Now that you’ve figured out your character’s worldviews and infused the story with their takes on life, it’s time to release them into an arena filled with challenges and conflicts: the story itself! (One note: not all your character’s views are vital enough to be put to the test so choose the ones that will also move the plot forward.)
Place your character in situations where their perspectives will have to be blurted, nudged, or prodded out of them—either to themselves or others. Make these situations conflict or tension-filled or at least uncomfortable.
That character who doesn’t care about the world? Why not make her boss choose her to head the global charity initiative at work? As part of training for a job she’s been aspiring to get for the longest time?

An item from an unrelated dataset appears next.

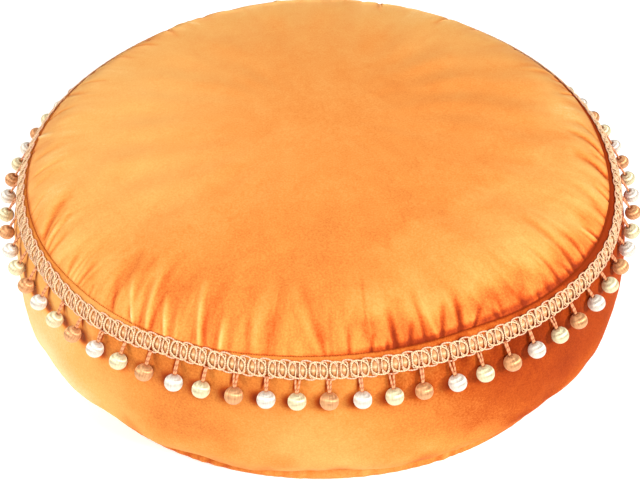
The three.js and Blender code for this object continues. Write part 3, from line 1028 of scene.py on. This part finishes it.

Now you’re cuing your character for several confrontational scenes—within herself and/or her co-workers and/or her boss. And through these scenes, there’s a running question: will she be able to maintain her worldview? And when will people find out she’s not the right person for the task? Or, will she be? What happens when the person she’s assigned to report to knows this secret about her, that she’s not meant for the job, that she doesn’t care in any way, but then he’s also her sister’s friend and so knows the other compassionate side of her? What if he’s the reason she wasn’t in the car accident that day—because she was with him, unbeknownst to her sister?
A real-world example from my writing: in Misfit in Love, I put sit-at-the-back-of-the-class Janna squarely in the middle of her brother’s big fat three-day wedding weekend with all the messiness that entails. I bring in characters who challenge her to figure out more of her worldviews and I put her in a situation from which she can’t fade away because her heart is involved. And then I force her to choose confrontation or not.
Through all of this, we get to see whether her perspectives get more entrenched or shift or even transform.
That’s how you get readers invested in your characters enough to see them through an entire book.
And then maybe, they’ll pick up the next book you write too!